Relationship between Bit-Savart and Ampere laws

1. Jan 23, 2015

carllacan

I've tried to relate Biot-Savart's Law to Ampere's and I've found a contradiction, which I guess is due to a naive use of Ampere's.

If $\int \vec B · d\vec l = \mu_0 I_{enc}$ is applied to a circle of radius R around a current element $Id\vec l$ we have $B·2\pi R = \mu_{0} I_{enc}$, which gives $B = \frac{\mu_0 I_{enc}}{2\pi R}$, different from Biot-Savart. I'm guessins we can't use AMpere in this situation, but I can't put my finger on the exact reason.

2. Jan 23, 2015

Staff: Mentor

An isolated current element is impossible, it does not conserve charge. Instead of a current element you need to use a loop. Try an infinitely long straight wire with a return path at infinity.

3. Jan 23, 2015

Staff: Mentor

One problem here is with the concept of Ienc which is often stated in first-year textbooks as "the current through the loop" (circle in this case). What this means precisely is: "the current that passes through any surface whose boundary is the loop." The problem is that with a finite current element, you can construct some surfaces that the current "pierces", and some that that the current does not "pierce" (i.e. the surface is curved in such a way as to avoid the current element entirely). So "current through the loop" is ambiguous for a finite current element. It depends on which surface you use. If you use a complete current loop instead of a finite element, you avoid the ambiguity.
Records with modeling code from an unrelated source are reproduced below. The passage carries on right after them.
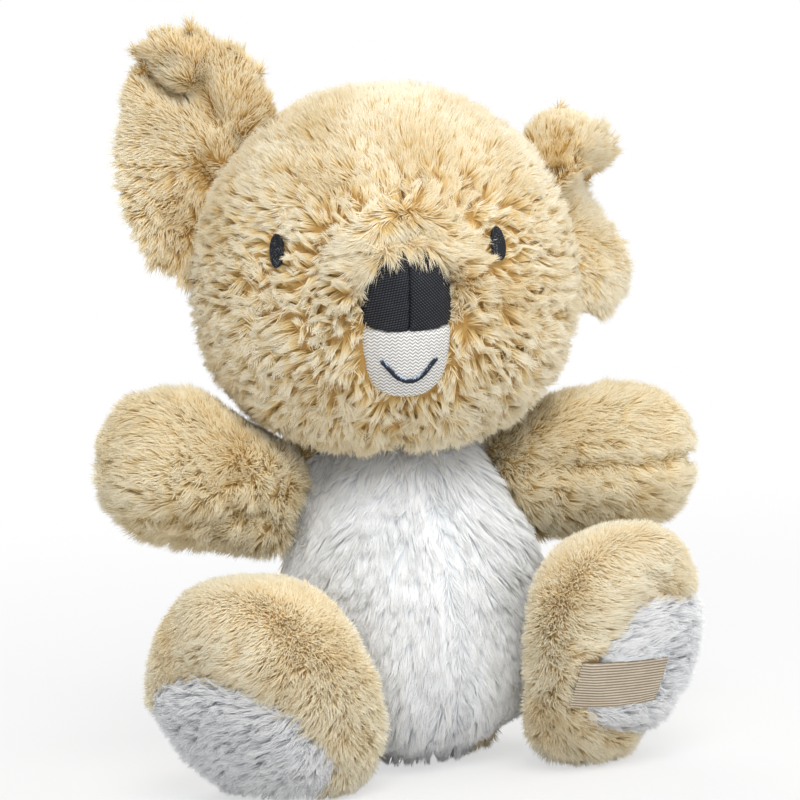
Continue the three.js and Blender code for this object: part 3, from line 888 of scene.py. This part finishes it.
stitch = new_piece("stitch", stitch_mesh())
stitches, ask = new_tree("stitches", {
    "Places": "Geometry", "Stitch": "Object", "Thread thickness": "Float",
    "Thread material": "Material"}, "Stitching")
laid = add_node(stitches, "InstanceOnPoints", {
    "Points": ask["Places"],
    "Instance": add_node(stitches, "ObjectInfo", {"Object": ask["Stitch"]}, out="Geometry"),
    "Rotation": add_node(stitches, "AxesToRotation",
        {"primary_axis": "Z", "secondary_axis": "Y"},
        {0: named(stitches, "heading"), 1: named(stitches, "outward")}),
    "Scale": add_node(stitches, "CombineXYZ", {
        0: ask["Thread thickness"], 1: ask["Thread thickness"], 2: named(stitches, "reach")})})
laid = add_node(stitches, "RealizeInstances", {"Geometry": laid})
laid = add_node(stitches, "SetMaterial", {"Geometry": laid, "Material": ask["Thread material"]})
add_node(stitches, "GroupOutput", {0: laid})


def thread_material(name, dark, light, share, rough, upper=0.0):
    """Twisted embroidery thread, lighter in specks, which are painted glints, and, by upper, along its upper side,
    which is a painted highlight.
    """
    material, tree = new_material(name)
    at = add_node(tree, "TexCoord", out="Object")
    speck = add_node(tree, "TexNoise", {"Vector": at, "Scale": 2600.0, "Detail": 2.0})
    tone = add_node(tree, "TexNoise", {"Vector": at, "Scale": 500.0, "Detail": 1.0})
    rising = add_node(tree, "NewGeometry", out="Normal") @ (0, 0, 1)
    # lit marks where the thread takes its light colour: painted glints in specks and a painted highlight on its
    # upper side.
    lit = add_node(tree, "MapRange", {
        "Value": speck + (tone - 0.5) * 0.5 + rising * upper,
        "From Min": 1 - share, "From Max": 1.08 - share})
    colour = add_node(tree, "Mix", {"data_type": "RGBA"}, {0: lit, 6: dark, 7: light}, out=2)
    twist = (at @ (0.5, 0.3, 0.8)).wave(0.00022)
    bump = add_node(tree, "Bump", {"Strength": 0.5, "Distance": 0.00004, "Height": twist})
    close_material(tree, add_node(tree, "BsdfPrincipled", {
        "Base Color": colour, "Roughness": rough, "Specular IOR Level": 0.35, "Normal": bump}))
    return material


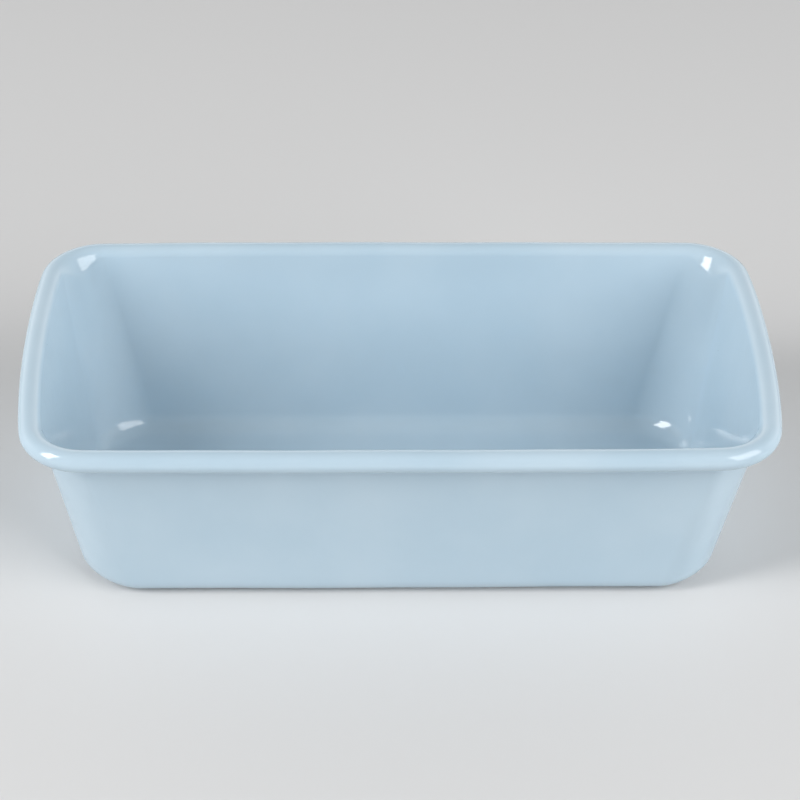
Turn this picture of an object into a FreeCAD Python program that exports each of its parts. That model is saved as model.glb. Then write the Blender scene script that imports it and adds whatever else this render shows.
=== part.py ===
"""Enamelled loaf pan: a drawn steel body with a rolled rim, under two fired coats of enamel.

Frame: millimetres, +Z up, origin at the centre of the base, X along the pan, Y across it.
The steel is one sheet: floor, walls and a hollow bead curled outwards and down at the edge.
Each coat of enamel is two shells, one inside and one outside, that meet under the bead.
"""

import FreeCAD
import Part
import math
import os

# Driving dimensions
LENGTH = 266.0  # over the bead
WIDTH = 137.0  # over the bead
HEIGHT = 74.5  # base to the bead's crest
BEAD_RADIUS = 3.9  # outside of the rolled rim, enamel included
STEEL = 0.6  # sheet thickness
GROUND_COAT = 0.14  # thickness of the first coat of enamel
COVER_COAT = 0.2  # thickness of the coloured coat

# Plan of the rim, on the bead's centreline
RIM_CORNER = 19.2
RIM_SIDE_BOW = 7340.0  # radius of the long sides, which are almost straight
RIM_END_BOW = 490.0  # radius of the short ends, which bulge a little

# Plan of the base, where the outer walls would meet the base plane if its edge were sharp
BASE_LENGTH = 226.4
BASE_WIDTH = 100.6
BASE_CORNER = 22.1
BASE_SIDE_BOW = 200000.0
BASE_END_BOW = 594.0
BASE_FILLET = 8.7  # outer radius where the floor turns up into the walls

# Details of the rolled rim
BEAD_DRAFT = math.radians(10.0)  # lean of the wall where it enters the bead
WALL_UNDER_BEAD = 1.5  # straight wall below the bead that is made with it
CURL_GAP = 0.2  # between the sheet's cut edge and the wall, filled with enamel
NOTCH_FILLET = 0.6  # enamel's fillet in the notch between bead and wall

# Values worked out from the above
ENAMEL = GROUND_COAT + COVER_COAT
BEAD_HEIGHT = HEIGHT - BEAD_RADIUS
JOIN_HEIGHT = BEAD_HEIGHT - BEAD_RADIUS - WALL_UNDER_BEAD
JOIN_DROP = BEAD_HEIGHT - JOIN_HEIGHT
INWARD = math.pi - BEAD_DRAFT  # direction from the bead's centre square to the wall
COATS_JOIN = -math.pi / 2  # direction to the bead's lowest line, where inside and outside coats meet

# Depths of the surfaces below the outermost one, through the wall's thickness
OUTSIDE = 0.0
OUTER_COATS_MEET = COVER_COAT
STEEL_OUTSIDE = ENAMEL
STEEL_INSIDE = ENAMEL + STEEL
INNER_COATS_MEET = ENAMEL + STEEL + GROUND_COAT
INSIDE = 2 * ENAMEL + STEEL

# Radii of the bead's round surfaces, from its centre
BEAD_COATS_MEET = BEAD_RADIUS - COVER_COAT
CURL_OUTSIDE = BEAD_RADIUS - ENAMEL
CURL_INSIDE = CURL_OUTSIDE - STEEL


class Plan:
    """A rounded rectangle of eight tangent arcs: two long sides, two ends and four corners."""

    def __init__(self, half_length, half_width, corner, side_bow, end_bow):
        self.half_length = half_length
        self.half_width = half_width
        self.corner = corner
        self.side_bow = side_bow
        self.end_bow = end_bow

    def inset(self, distance):
        """The same plan, moved inwards by a distance square to its outline."""
        return Plan(
            self.half_length - distance,
            self.half_width - distance,
            self.corner - distance,
            self.side_bow - distance,
            self.end_bow - distance,
        )

    def corner_centre(self):
        """Centre of the first quadrant's corner arc, which touches a side arc and an end arc."""
        side_y = self.half_width - self.side_bow
        end_x = self.half_length - self.end_bow
        apart = math.hypot(end_x, side_y)
        to_side = self.side_bow - self.corner
        to_end = self.end_bow - self.corner
        along = (to_side**2 - to_end**2 + apart**2) / (2 * apart)
        across = math.sqrt(to_side**2 - along**2)
        unit_x, unit_y = end_x / apart, -side_y / apart
        return along * unit_x + across * unit_y, side_y + along * unit_y - across * unit_x

    def arcs(self):
        """(centre x, centre y, radius, start angle, end angle) of each arc, anticlockwise."""
        x, y = self.corner_centre()
        end_x = self.half_length - self.end_bow
        side_y = self.half_width - self.side_bow
        end_turn = math.atan2(y, x - end_x)
        side_turn = math.atan2(y - side_y, x)
        half, full = math.pi, 2 * math.pi
        return [
            (end_x, 0, self.end_bow, -end_turn, end_turn),
            (x, y, self.corner, end_turn, side_turn),
            (0, side_y, self.side_bow, side_turn, half - side_turn),
            (-x, y, self.corner, half - side_turn, half - end_turn),
            (-end_x, 0, self.end_bow, half - end_turn, half + end_turn),
            (-x, -y, self.corner, half + end_turn, half + side_turn),
            (0, -side_y, self.side_bow, half + side_turn, full - side_turn),
            (x, -y, self.corner, full - side_turn, full - end_turn),
        ]

    def wire(self, height):
        edges = []
        for x, y, radius, start, end in self.arcs():
            circle = Part.Circle(FreeCAD.Vector(x, y, height), FreeCAD.Vector(0, 0, 1), radius)
            edges.append(Part.ArcOfCircle(circle, start, end).toShape())
        return Part.Wire(edges)


RIM = Plan(
    LENGTH / 2 - BEAD_RADIUS,
    WIDTH / 2 - BEAD_RADIUS,
    RIM_CORNER,
    RIM_SIDE_BOW,
    RIM_END_BOW,
)
BASE = Plan(BASE_LENGTH / 2, BASE_WIDTH / 2, BASE_CORNER, BASE_SIDE_BOW, BASE_END_BOW)


def polar(radius, angle):
    """A point of the bead's section, from the bead's centre: (outwards, up)."""
    return radius * math.cos(angle), radius * math.sin(angle)


def wall_foot(distance):
    """Where a wall surface, this far from the bead's centre, crosses the joining plane."""
    outwards = -distance / math.cos(BEAD_DRAFT) - JOIN_DROP * math.tan(BEAD_DRAFT)
    return outwards, -JOIN_DROP


def lower_fill(depth):
    """The pan below the joining plane, filled in, out to the surface at this depth."""
    inset = depth / math.cos(BEAD_DRAFT)
    at_join = RIM.inset(-wall_foot(CURL_INSIDE - ENAMEL)[0] + inset)
    at_base = BASE.inset(inset - depth * math.tan(BEAD_DRAFT))
    solid = Part.makeLoft([at_base.wire(depth), at_join.wire(JOIN_HEIGHT)], True, True)
    edges = [e for e in solid.Edges if all(abs(v.Z - depth) < 1e-6 for v in e.Vertexes)]
    return solid.makeFillet(BASE_FILLET - depth, edges)


def lower_shell(outer_depth, inner_depth):
    """The floor and walls between two depths."""
    return lower_fill(outer_depth).cut(lower_fill(inner_depth))


class Section:
    """A closed outline in the bead's section, drawn as one run of lines and arcs."""

    def __init__(self, start):
        self.first = start
        self.here = start
        self.runs = []

    def line(self, point):
        self.runs.append(("line", self.here, None, point))
        self.here = point
        return self

    def arc(self, centre, radius, start, end):
        """An arc about centre, from the outline's last point at angle start to angle end."""
        middle = (start + end) / 2
        through = (
            centre[0] + radius * math.cos(middle),
            centre[1] + radius * math.sin(middle),
        )
        point = centre[0] + radius * math.cos(end), centre[1] + radius * math.sin(end)
        self.runs.append(("arc", self.here, through, point))
        self.here = point
        return self

    def face_at(self, path_arc):
        """The outline as a face, standing across the start of one of the rim's arcs."""
        centre_x, centre_y, radius, angle, _ = path_arc

        def place(point):
            reach = radius + point[0]
            return FreeCAD.Vector(
                centre_x + reach * math.cos(angle),
                centre_y + reach * math.sin(angle),
                BEAD_HEIGHT + point[1],
            )

        edges = []
        for kind, start, through, end in self.runs + [("line", self.here, None, self.first)]:
            if kind == "arc":
                edges.append(Part.Arc(place(start), place(through), place(end)).toShape())
            else:
                edges.append(Part.makeLine(place(start), place(end)))
        return Part.Face(Part.Wire(edges))

    def swept(self):
        """The outline carried round the rim, as one solid for each arc of the rim's plan."""
        solids = []
        for path_arc in RIM.arcs():
            centre_x, centre_y, _, start, end = path_arc
            turn = math.degrees(end - start)
            axis_foot = FreeCAD.Vector(centre_x, centre_y, 0)
            solids.append(self.face_at(path_arc).revolve(axis_foot, FreeCAD.Vector(0, 0, 1), turn))
        return solids


def curl_end_angle():
    """Angle of the sheet's cut edge, where its outer corner is CURL_GAP from the wall."""
    return INWARD + math.acos((CURL_INSIDE - CURL_GAP) / CURL_OUTSIDE) - 2 * math.pi


def steel_section():
    """The wall's sheet, rolled outwards and down until its cut edge comes back to the wall."""
    end = curl_end_angle()
    section = Section(wall_foot(CURL_OUTSIDE))
    section.line(polar(CURL_OUTSIDE, INWARD))
    section.arc((0, 0), CURL_OUTSIDE, INWARD, end)
    section.line(polar(CURL_INSIDE, end))
    section.arc((0, 0), CURL_INSIDE, end, INWARD)
    section.line(wall_foot(CURL_INSIDE))
    return section


def inside_section(outer_radius, inner_radius):
    """A coat on the inside of the wall, over the bead and down to its lowest line."""
    section = Section(wall_foot(outer_radius))
    section.line(polar(outer_radius, INWARD))
    section.arc((0, 0), outer_radius, INWARD, COATS_JOIN)
    section.line(polar(inner_radius, COATS_JOIN))
    section.arc((0, 0), inner_radius, COATS_JOIN, INWARD)
    section.line(wall_foot(inner_radius))
    return section


def notch(bead_radius, wall_distance, fillet):
    """Centre of the notch's fillet, the angle where it leaves the bead, and where it meets the wall."""
    below = math.acos((wall_distance - fillet) / (bead_radius + fillet))
    angle = INWARD + below - 2 * math.pi
    centre = polar(bead_radius + fillet, angle)
    square_out = polar(fillet, INWARD)
    return centre, angle, (centre[0] + square_out[0], centre[1] + square_out[1])


def down_into_notch(section, bead_radius, wall_distance, fillet):
    """Continues an outline from where the coats meet, through the notch, to the wall's foot."""
    centre, angle, _ = notch(bead_radius, wall_distance, fillet)
    section.arc((0, 0), bead_radius, COATS_JOIN, angle)
    section.arc(centre, fillet, angle + math.pi, INWARD)
    section.line(wall_foot(wall_distance))
    return section


def up_out_of_notch(section, bead_radius, wall_distance, fillet):
    """Continues an outline from the wall's foot, up through the notch, to where the coats meet."""
    centre, angle, on_wall = notch(bead_radius, wall_distance, fillet)
    section.line(on_wall)
    section.arc(centre, fillet, INWARD, angle + math.pi)
    section.arc((0, 0), bead_radius, angle, COATS_JOIN)
    return section


def cover_outside_section():
    section = Section(polar(BEAD_RADIUS, COATS_JOIN))
    down_into_notch(section, BEAD_RADIUS, CURL_INSIDE - ENAMEL, NOTCH_FILLET)
    section.line(wall_foot(CURL_INSIDE - GROUND_COAT))
    ground_fillet = NOTCH_FILLET + COVER_COAT
    up_out_of_notch(section, BEAD_COATS_MEET, CURL_INSIDE - GROUND_COAT, ground_fillet)
    return section


def ground_outside_section():
    """The first coat outside, which also bridges the gap between the cut edge and the wall."""
    end = curl_end_angle()
    edge_corner = polar(CURL_OUTSIDE, end)
    to_wall = polar(CURL_GAP, INWARD)
    section = Section(polar(BEAD_COATS_MEET, COATS_JOIN))
    ground_fillet = NOTCH_FILLET + COVER_COAT
    down_into_notch(section, BEAD_COATS_MEET, CURL_INSIDE - GROUND_COAT, ground_fillet)
    section.line(wall_foot(CURL_INSIDE))
    section.line((edge_corner[0] + to_wall[0], edge_corner[1] + to_wall[1]))
    section.line(edge_corner)
    section.arc((0, 0), CURL_OUTSIDE, end, COATS_JOIN)
    return section


def whole_piece(section, outer_depth, inner_depth):
    """The bead's part of a piece and its floor and walls, as one solid."""
    piece = lower_shell(outer_depth, inner_depth).multiFuse(section.swept())
    return piece.removeSplitter()


PIECES = {
    "steel_body": lambda: whole_piece(steel_section(), STEEL_OUTSIDE, STEEL_INSIDE),
    "ground_enamel_inside": lambda: whole_piece(
        inside_section(BEAD_COATS_MEET, CURL_OUTSIDE), STEEL_INSIDE, INNER_COATS_MEET
    ),
    "ground_enamel_outside": lambda: whole_piece(
        ground_outside_section(), OUTER_COATS_MEET, STEEL_OUTSIDE
    ),
    "cover_enamel_inside": lambda: whole_piece(
        inside_section(BEAD_RADIUS, BEAD_COATS_MEET), INNER_COATS_MEET, INSIDE
    ),
    "cover_enamel_outside": lambda: whole_piece(
        cover_outside_section(), OUTSIDE, OUTER_COATS_MEET
    ),
}


def main():
    os.makedirs("parts", exist_ok=True)
    for name, build in PIECES.items():
        shape = build()
        shape.exportStep(f"parts/{name}.step")
        box = shape.BoundBox
        print(
            f"{name}: solids {len(shape.Solids)}, valid {shape.isValid()}, "
            f"volume {shape.Volume:.0f} mm3, "
            f"box {box.XLength:.2f} x {box.YLength:.2f} x {box.ZLength:.2f}, low {box.ZMin:.2f}"
        )


main()
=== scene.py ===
"""The looks of an enamelled loaf pan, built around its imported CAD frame.

Metres, +Z up, in the CAD's own frame. All five pieces are built as closed shells of their real
thickness: the steel sheet and, inside and outside it, a dark ground coat under a pale-blue cover
coat. Only the cover coat shows. The section is the CAD's, but the curvature of the plan changes
smoothly, the corners are rounder, and the sheet has the slight unevenness of pressed ware.
"""

import math

import bmesh
import bpy
import numpy as np
from mathutils import Matrix, Quaternion, Vector


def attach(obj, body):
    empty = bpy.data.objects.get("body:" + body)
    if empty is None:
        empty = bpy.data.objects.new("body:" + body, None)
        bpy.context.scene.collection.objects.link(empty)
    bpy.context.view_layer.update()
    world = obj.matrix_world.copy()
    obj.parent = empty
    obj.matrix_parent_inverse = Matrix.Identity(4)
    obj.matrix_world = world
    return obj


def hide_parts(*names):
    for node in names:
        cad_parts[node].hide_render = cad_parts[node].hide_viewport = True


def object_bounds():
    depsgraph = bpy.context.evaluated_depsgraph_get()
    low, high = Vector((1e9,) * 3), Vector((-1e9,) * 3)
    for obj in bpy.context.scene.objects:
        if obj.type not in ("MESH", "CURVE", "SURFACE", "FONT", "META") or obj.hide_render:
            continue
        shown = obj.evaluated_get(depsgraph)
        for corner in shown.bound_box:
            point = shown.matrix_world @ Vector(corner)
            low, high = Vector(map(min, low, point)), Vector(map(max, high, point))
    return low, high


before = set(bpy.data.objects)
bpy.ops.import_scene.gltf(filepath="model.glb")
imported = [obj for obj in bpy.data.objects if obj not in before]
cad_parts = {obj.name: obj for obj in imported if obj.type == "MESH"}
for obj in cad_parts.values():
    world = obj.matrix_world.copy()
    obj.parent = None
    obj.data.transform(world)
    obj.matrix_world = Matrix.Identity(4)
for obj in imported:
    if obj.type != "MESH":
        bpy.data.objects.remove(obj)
CAD_LOW, CAD_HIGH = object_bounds()

MM = 0.001

# Sizes that the frame gives
LENGTH = CAD_HIGH.x - CAD_LOW.x
WIDTH = CAD_HIGH.y - CAD_LOW.y
HEIGHT = CAD_HIGH.z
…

As DaleSpam also noted, an isolated current element (or any finite-length current-carrying wire) does not conserve charge all by itself. You can make it conserve charge by attaching a charged object to each end of the wire. As the current flows, one charge becomes more negative and the other becomes more positive. As these charges change, the electric field that they produce also changes. This changing electric field is associated with a magnetic field (in addition to the magnetic field associated with the current), according to the term that Maxwell added to Ampere's Law in order to make his equations "complete." This term compensates for the different possible values of "current through the loop".
$$\oint {\vec B \cdot d \vec l} = \mu_0 \int {\vec J \cdot d \vec a} + \mu_0 \epsilon_0 \frac {d}{dt} \int {\vec E \cdot d \vec a} \\ \oint {\vec B \cdot d \vec l} = \mu_0 i_\textrm{enc} + \mu_0 \epsilon_0 \frac {d}{dt} \int {\vec E \cdot d \vec a}$$

Last edited: Jan 23, 2015
4. Jan 23, 2015

carllacan

Wow, that was enlightening. Many thanks you both!

5. Jan 24, 2015

vanhees71

Caveat concerning #3: This analysis is only valid for a surface on the right-hand side at rest. Otherwise there's an additional line integral missing. You find the correct laws always starting from the local Maxwell equations which are the fundamental equations anyway. Here you start from the Ampere-Maxwell law (written in SI units, sigh):
$$\vec{\nabla} \times \vec{B}=\mu_0 \vec{J} + \frac{1}{c^2} \partial_t \vec{E}.$$
Now using Stokes's integral theorem this gives the correct general form of the corresponding integral equation,
$$\int_{\partial A} \mathrm{d} \vec{r} \cdot \vec{B}=\mu_0 \vec{J} + \frac{1}{c^2} \int_A \mathrm{d}^2 \vec{a} \cdot \partial_t \vec{E}.$$
Now to take the time derivative outside of the integral, one must note that
$$\frac{\mathrm{d}}{\mathrm{d} t} \int_A \mathrm{d}^2 \vec{a} \cdot \vec{E}=\int_{A} \mathrm{d}^2 \vec{a} \cdot \left [\partial_t \vec{E}+\vec{v} (\vec{\nabla} \cdot \vec{E}) \right ] - \int_{\partial A} \mathrm{d} \vec{r} \cdot (\vec{v} \times \vec{E}).$$
Here $\vec{v}$ is the velocity field of the moving surface. If the surface is at rest, there's of course no problem, and you can simply put the time derivative out of the integral!